#### Given information
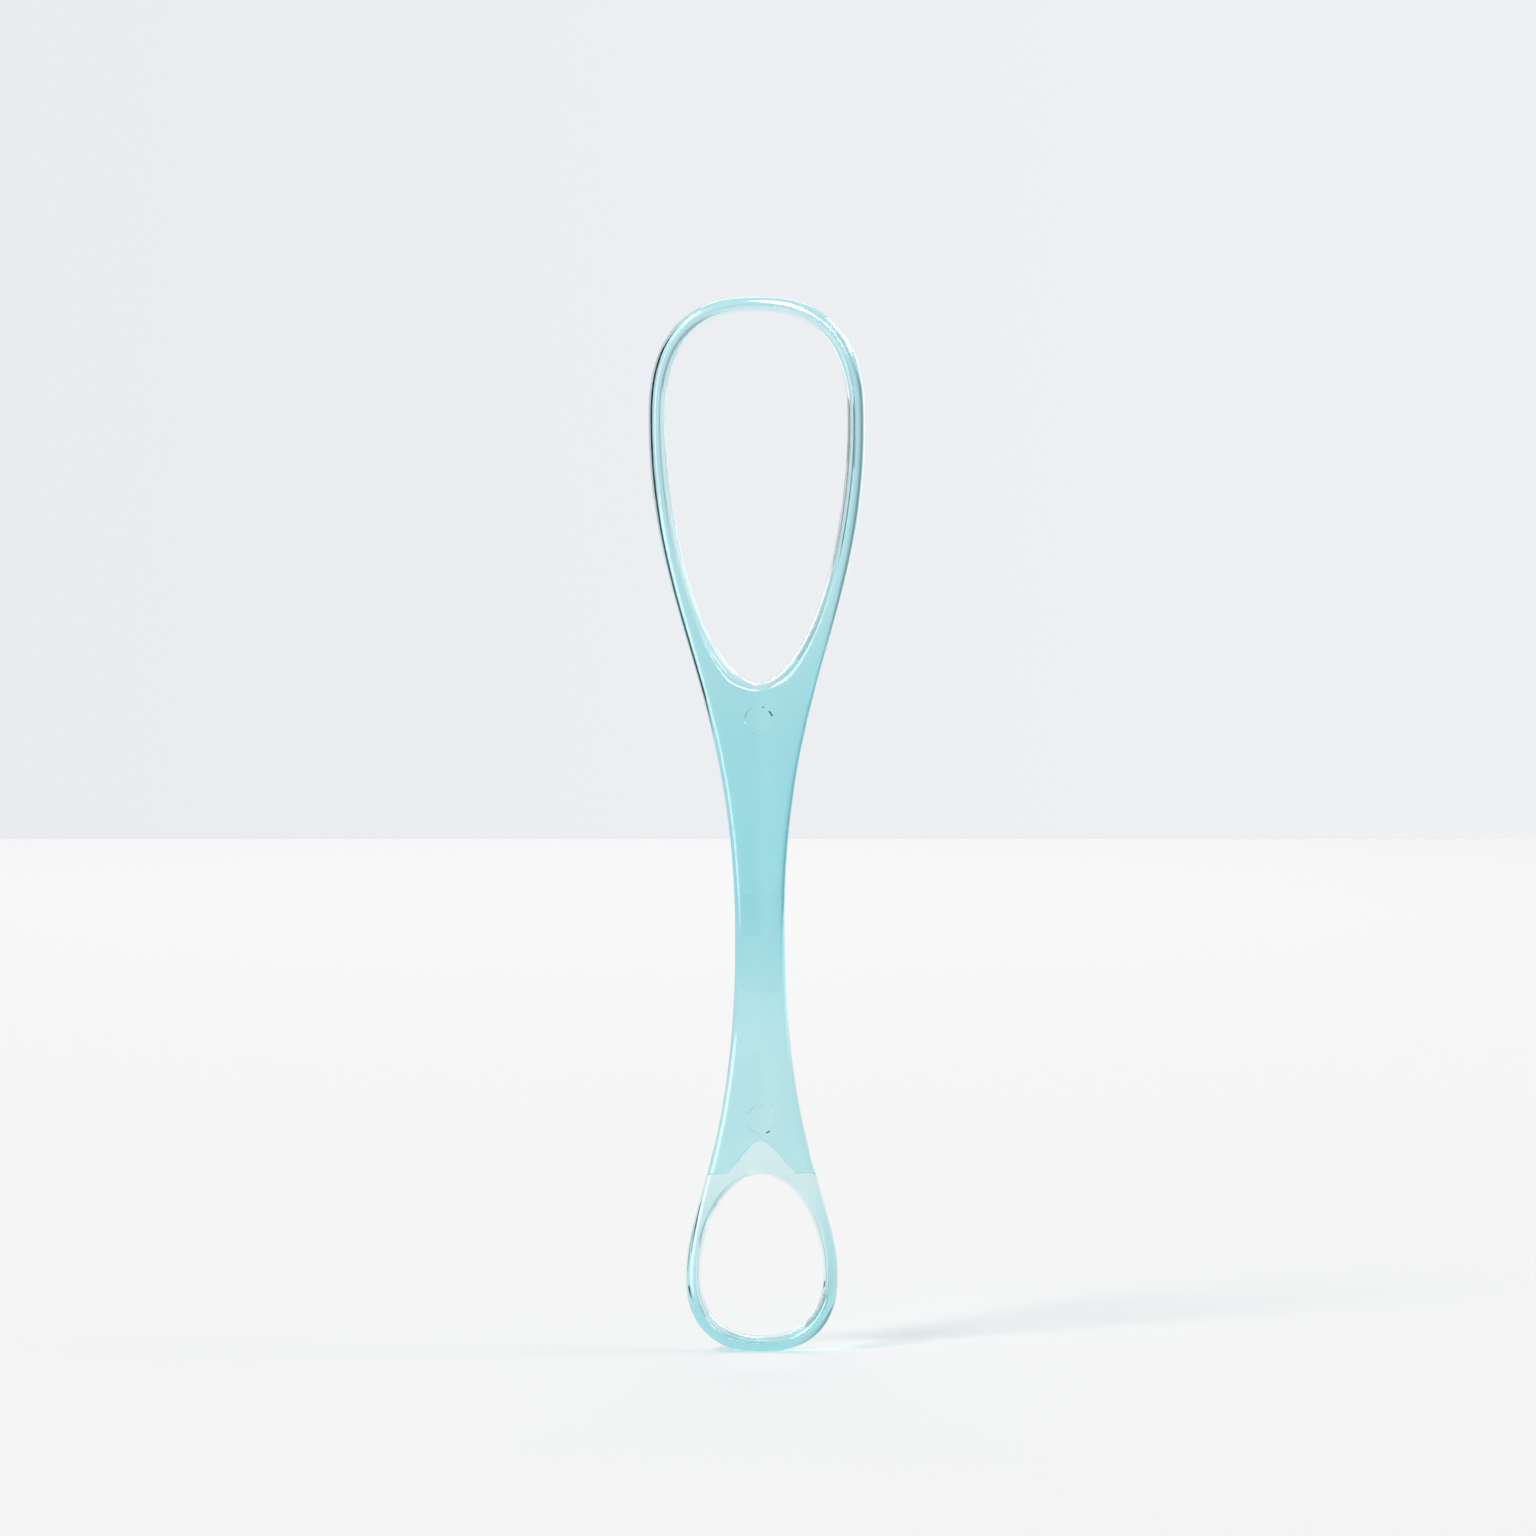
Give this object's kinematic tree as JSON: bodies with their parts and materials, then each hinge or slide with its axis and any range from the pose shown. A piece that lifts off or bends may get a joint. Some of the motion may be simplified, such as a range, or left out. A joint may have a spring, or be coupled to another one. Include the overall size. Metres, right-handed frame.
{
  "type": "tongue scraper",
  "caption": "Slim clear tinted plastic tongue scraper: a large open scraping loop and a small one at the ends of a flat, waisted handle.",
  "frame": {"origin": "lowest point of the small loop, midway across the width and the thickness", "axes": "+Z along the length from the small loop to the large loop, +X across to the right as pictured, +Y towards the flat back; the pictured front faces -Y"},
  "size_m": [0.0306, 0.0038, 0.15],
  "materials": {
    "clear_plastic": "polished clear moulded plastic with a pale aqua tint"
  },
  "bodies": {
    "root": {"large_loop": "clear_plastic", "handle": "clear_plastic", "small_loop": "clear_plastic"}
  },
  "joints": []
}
########
◆ Short task ◆
Repeat the material above in full, keeping every word.

◆ Result of this exercise ◆
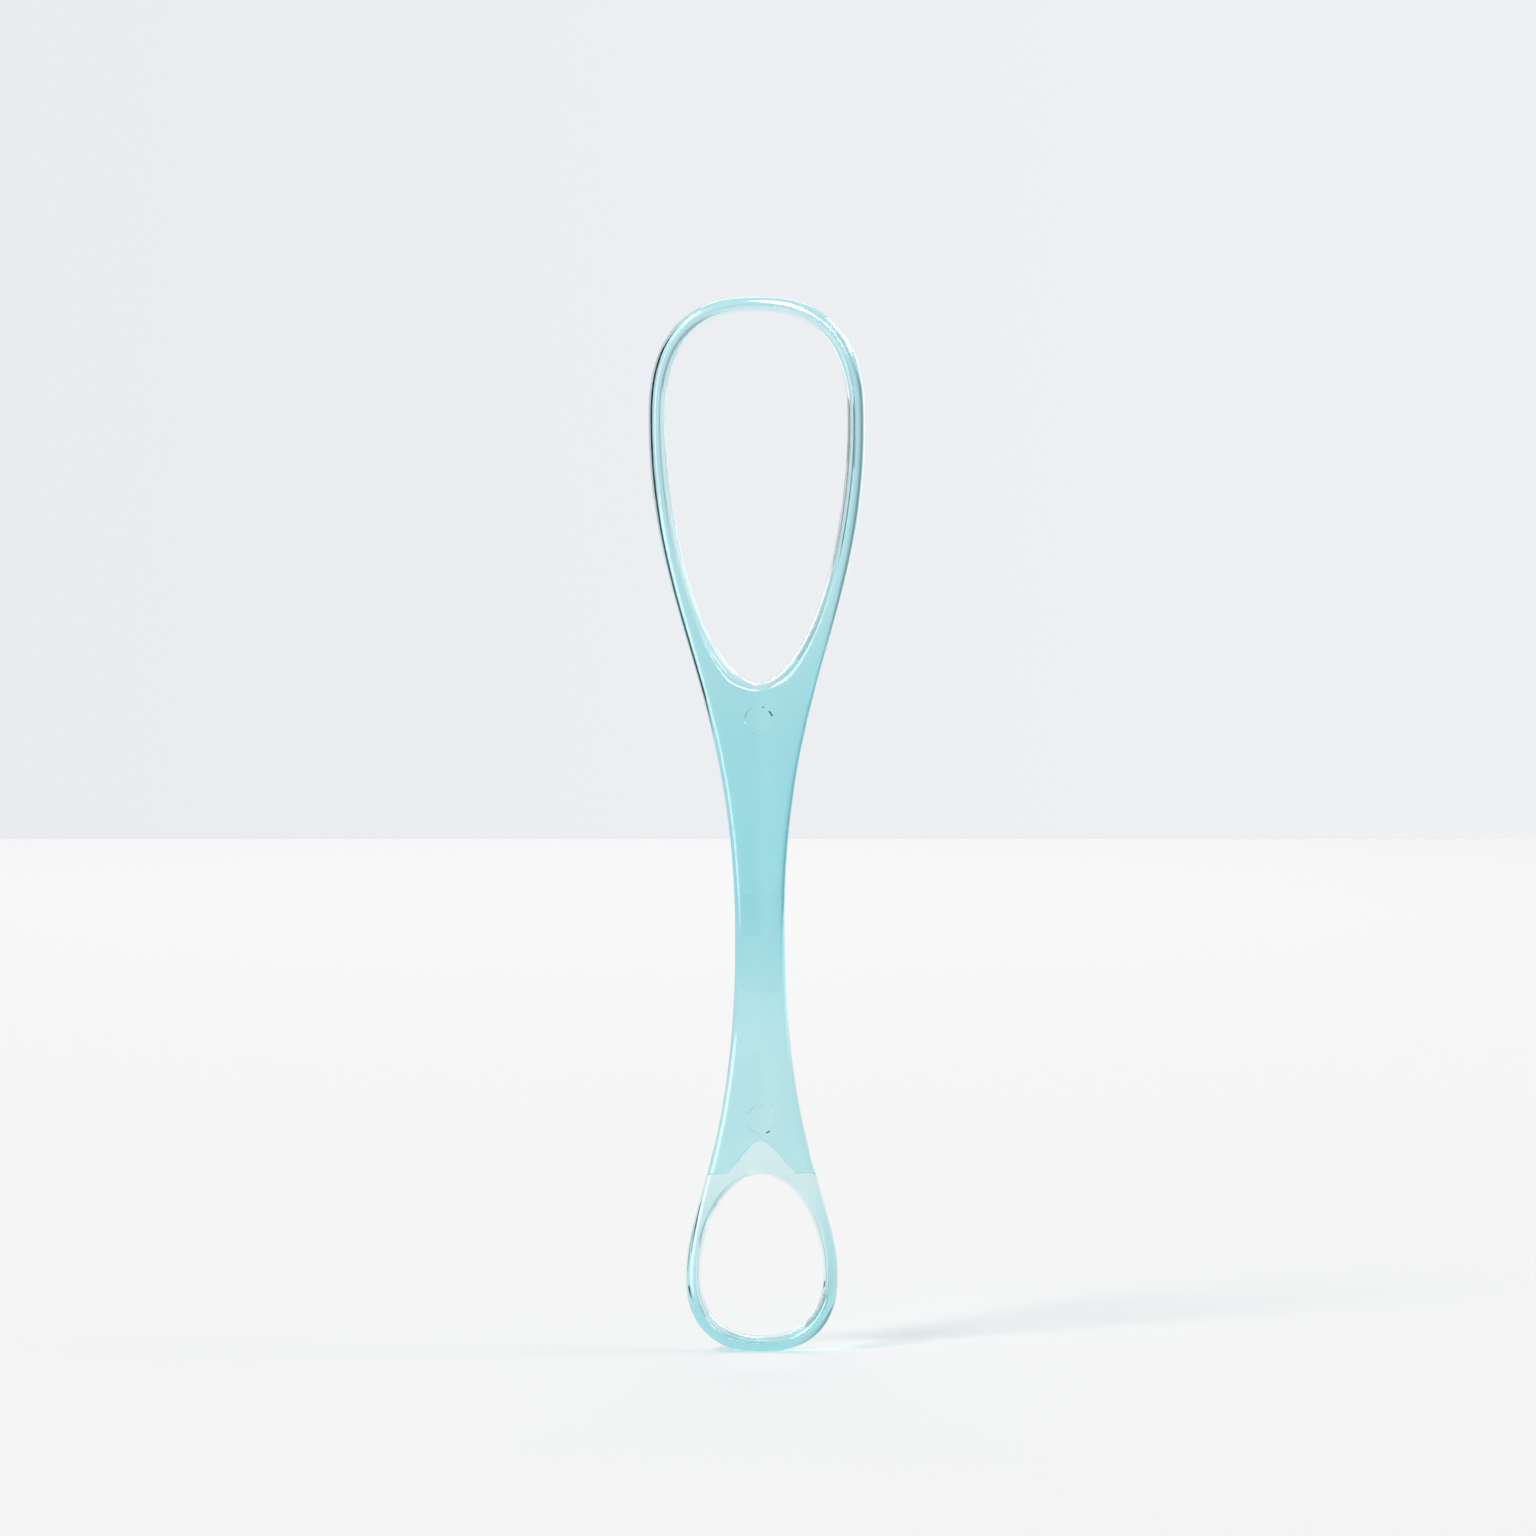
Give this object's kinematic tree as JSON: bodies with their parts and materials, then each hinge or slide with its axis and any range from the pose shown. A piece that lifts off or bends may get a joint. Some of the motion may be simplified, such as a range, or left out. A joint may have a spring, or be coupled to another one. Include the overall size. Metres, right-handed frame.
{
  "type": "tongue scraper",
  "caption": "Slim clear tinted plastic tongue scraper: a large open scraping loop and a small one at the ends of a flat, waisted handle.",
  "frame": {"origin": "lowest point of the small loop, midway across the width and the thickness", "axes": "+Z along the length from the small loop to the large loop, +X across to the right as pictured, +Y towards the flat back; the pictured front faces -Y"},
  "size_m": [0.0306, 0.0038, 0.15],
  "materials": {
    "clear_plastic": "polished clear moulded plastic with a pale aqua tint"
  },
  "bodies": {
    "root": {"large_loop": "clear_plastic", "handle": "clear_plastic", "small_loop": "clear_plastic"}
  },
  "joints": []
}